The lunchroom at the prison was divided amongst the white and black inmates, and an invisible line splitting the room in half. Prisoners new not to break that boundary. Tensions plateaued when someone crossed that line. A child.

The child was then beaten, and a fight ensued. Not only a physical fight: a massive lunchroom brawl, but the fight for equality within the prison.

 “We started protesting. We started fighting for better living conditions and better working conditions. We were stacked on top of each other in the cell block. The working conditions were [that] they gave the most dangerous jobs to [black prisoners].”

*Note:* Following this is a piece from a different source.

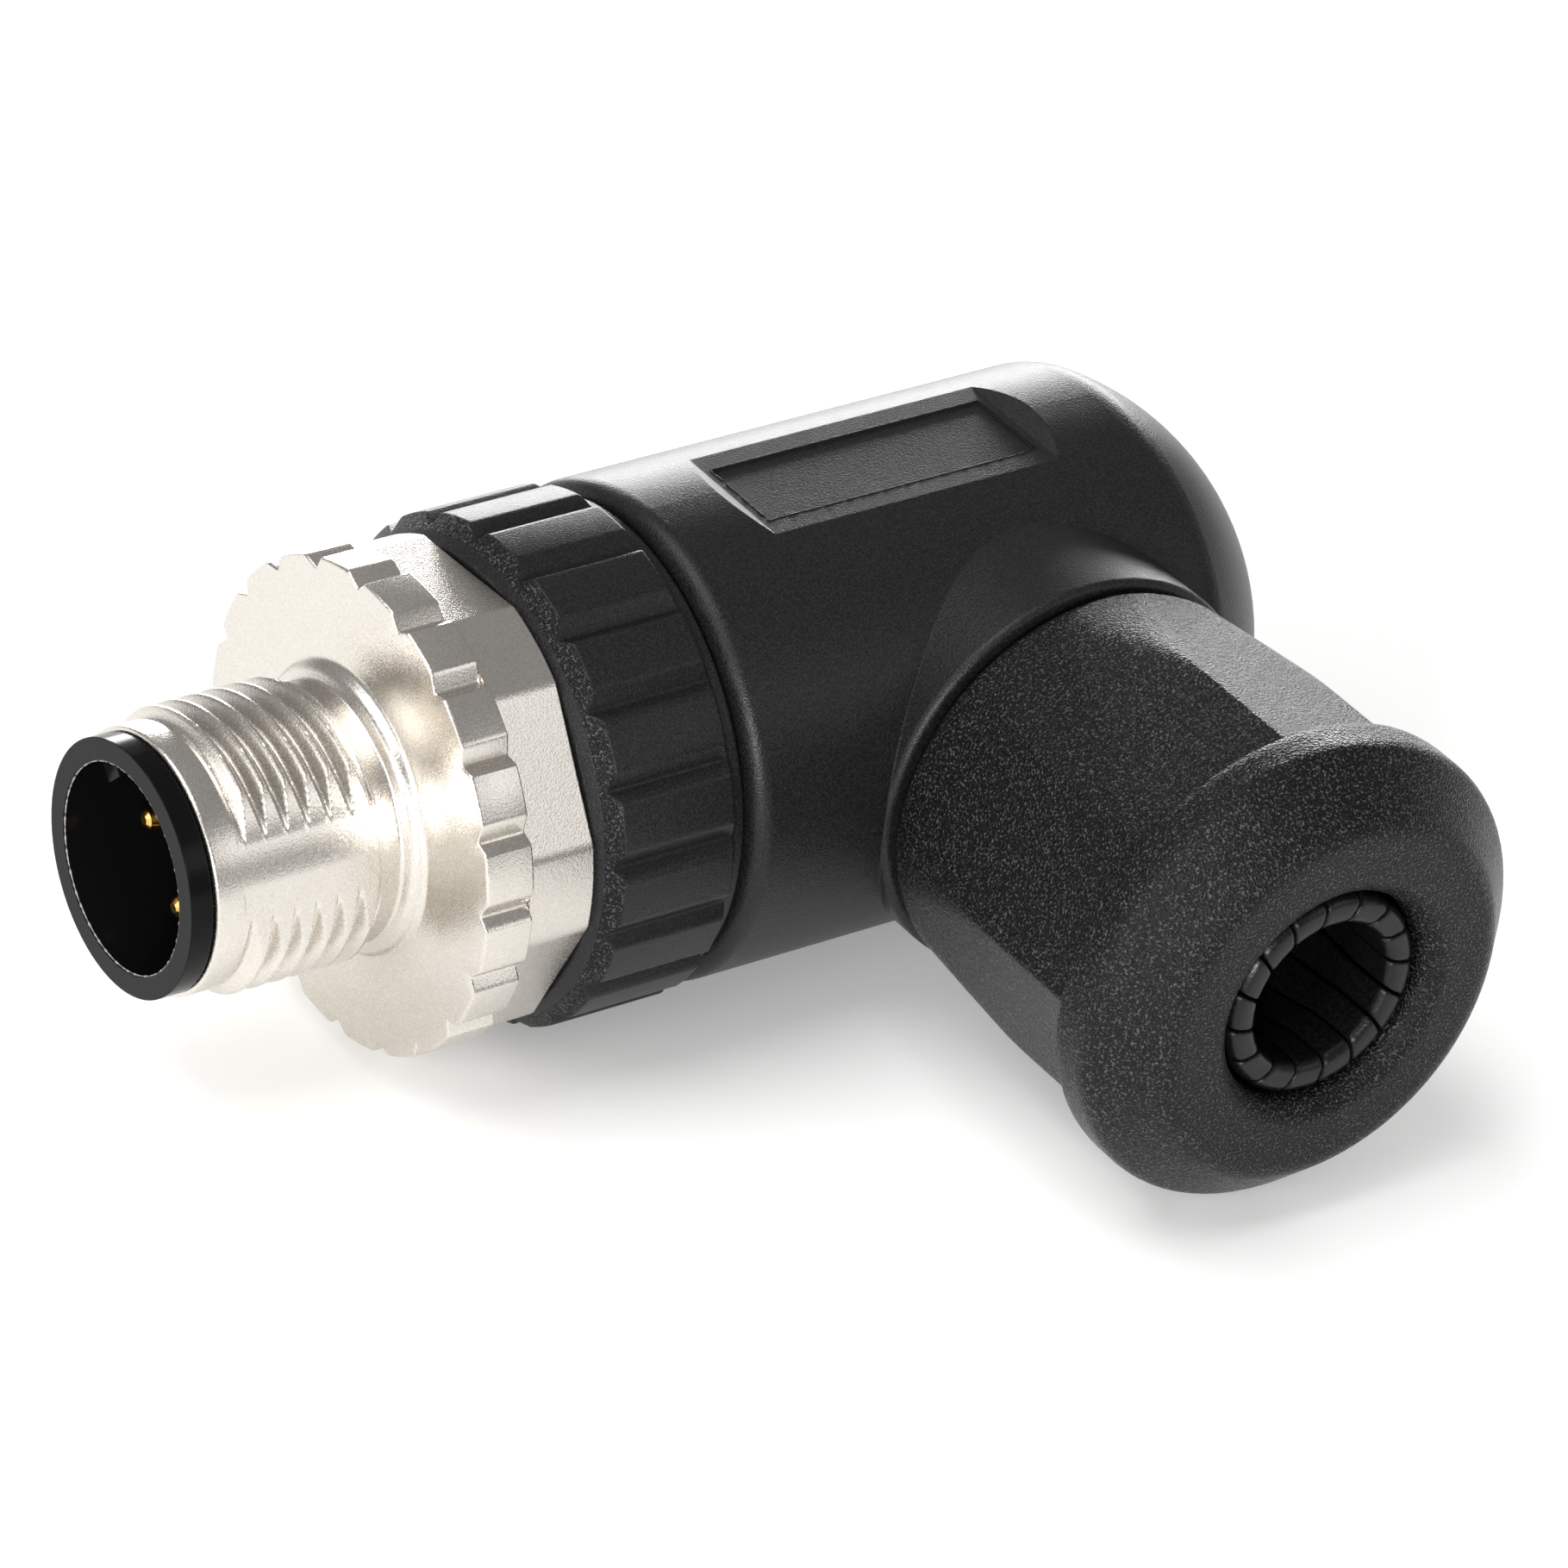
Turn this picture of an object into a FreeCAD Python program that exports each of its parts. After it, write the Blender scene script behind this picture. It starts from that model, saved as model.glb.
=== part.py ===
import FreeCAD, Part
import math
import os
import re
import Sketcher

# M12 right-angle cable connector, male, four pins, A-coded. Lengths in mm, angles in degrees.
# The centre of the mating face is the origin, the mating axis runs along +X, the cable
# leaves along -Y and the marker field faces +Z.

sizes = {
    # contact insert, from the mating face
    "shroud_radius": 5.4,
    "shroud_bore": 4.42,
    "shroud_band": 1.0,
    "rim_bevel": 0.04,
    "cavity_depth": 8.6,
    "key_width": 1.0,
    "key_height": 0.9,
    "key_start": 1.0,
    "key_turn": 45,
    "tube_radius": 4.95,
    "tail_radius": 4.5,
    "tail_length": 3.5,
    # contacts
    "pin_circle": 2.65,
    "pin_radius": 0.5,
    "pin_start": 2.65,
    "pin_taper": 0.28,
    "stem_radius": 0.7,
    "shoulder_depth": 0.8,
    "barrel_wall": 1.9,
    "barrel_radius": 1.4,
    "barrel_length": 9.0,
    "wire_radius": 0.8,
    "wire_depth": 6.5,
    "tip_length": 0.45,
    # terminal screws
    "screw_radius": 0.8,
    "screw_length": 2.4,
    "screw_tip": 3.4,
    "screw_place": 5.0,
    "slot_width": 0.35,
    "slot_depth": 0.5,
    # coupling screw
    "sleeve_radius": 5.58,
    "sleeve_bevel": 0.15,
    "thread_radius": 5.97,
    "thread_start": 2.75,
    "thread_end": 8.95,
    "relief_radius": 5.45,
    "relief_end": 9.9,
    "bead_radius": 6.05,
    "bead_place": 10.32,
    "flange_place": 10.6,
    "flange_thickness": 2.2,
    "flange_drop": 0.2,
    "edge_bevel": 0.15,
    "hexagon_length": 3.1,
    "flat_drop": 1.1,
    "corner_drop": 0.53,
    "hexagon_turn": 56.6,
    "band_height": 5.55,
    "band_turn": 77.5,
    "bore_wall": 3.0,
    # grip teeth of flange and union ring
    "flange_teeth": 20,
    "flange_turn": 14,
    "union_teeth": 20,
    "union_turn": 10,
    "notch_depth": 0.5,
    "tooth_back": 5.2,
    "tooth_front": 3.4,
    # terminal carrier
    "neck_wall": 2.85,
    "collar_drop": 0.35,
    "collar_thickness": 1.8,
    "drum_gap": 0.5,
    "drum_length": 11.0,
    # rings
    "washer_thickness": 0.5,
    "seal_section": 0.5,
    "seal_place": 2.0,
    # union ring
    "union_length": 7.15,
    "union_lip": 1.3,
    "union_rise": 0.15,
    "face_drop": 1.05,
    "waist_drop": 0.6,
    "union_lead": 0.4,
    "rib_lead": 0.95,
    "rib_end": 6.35,
    "skirt_drop": 0.75,
    "union_wall": 1.55,
    # housing, its barrel along the mating axis
    "housing_gap": 0.2,
    "housing_radius": 10.65,
    "rim_round": 0.8,
    "dome_bulge": 1.12,
    "dome_length": 14.64,
    "dome_round": 2.2,
    "spigot_wall": 1.25,
    "dome_wall": 3.14,
    "marker_place": 28.2,
    "marker_length": 14.2,
    "marker_depth": 0.48,
    "marker_lead": 0.82,
    "panel_inset": 0.35,
    "panel_width": 4.3,
    "panel_depth": 0.12,
    # cable branch, outwards from the mating axis
    "branch_place": 38.9,
    "boss_radius": 9.15,
    "boss_rise": 0.1,
    "boss_round": 0.35,
    "branch_drop": 3.25,
    "branch_length": 8.75,
    "seat_radius": 5.4,
    "seat_depth": 7.5,
    "branch_bore": 4.6,
    "cable_radius": 3.25,
    # gland nut
    "nut_gap": 0.2,
    "nut_inset": 0.15,
    "collar_rise": 0.75,
    "cone_rise": 0.73,
    "mouth_drop": 0.37,
    "cone_back": 10.65,
    "flare_back": 7.15,
    "collar_back": 4.05,
    "edge_back": 2.45,
    "face_slope": 2.55,
    "nut_hole": 4.81,
    "lip_round": 0.65,
    "facet_count": 8,
    "facet_drop": 0.8,
    "facet_back": 4.35,
    "facet_turn": 1,
    "squeeze_gap": 0.4,
    "squeeze_length": 5.3,
    "squeeze_drop": 0.5,
    "hole_length": 1.85,
    # clamping cage
    "cage_ring": 1.4,
    "cage_drop": 0.2,
    "cage_bore": 4.6,
    "finger_count": 16,
    "finger_radius": 4.6,
    "finger_reach": 1.25,
    "finger_round": 0.35,
    "slit_width": 0.24,
    "slit_turn": 11.5,
    "slit_offset": 1.27,
    # clearances
    "turn_gap": 0.1,
    "seat_gap": 0.05,
}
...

One of the more dangerous jobs, which was (unofficially) reserved for black prisoners was license plate stamping. The embosser, the machine that presses the numbers onto the plate, often resulted in inmates losing fingers. The prison compensated the prisoner with $20 per month for the rest of your sentence.

1973 Chapman’s case was taken up by the National Alliance Against Racist and Political Repression (NAARPR). He was released just 3 years later, after serving 14 years behind bars. He continued working with NAARPR after he was free, and was elected the executive director.

Chapman works as a writer, and has written multiple books, about his experience as a prisoner and as a communist of color, all of which are available on Amazon. Frank is currently the co-chair of the Chicago Alliance Against Racist and Political Repression.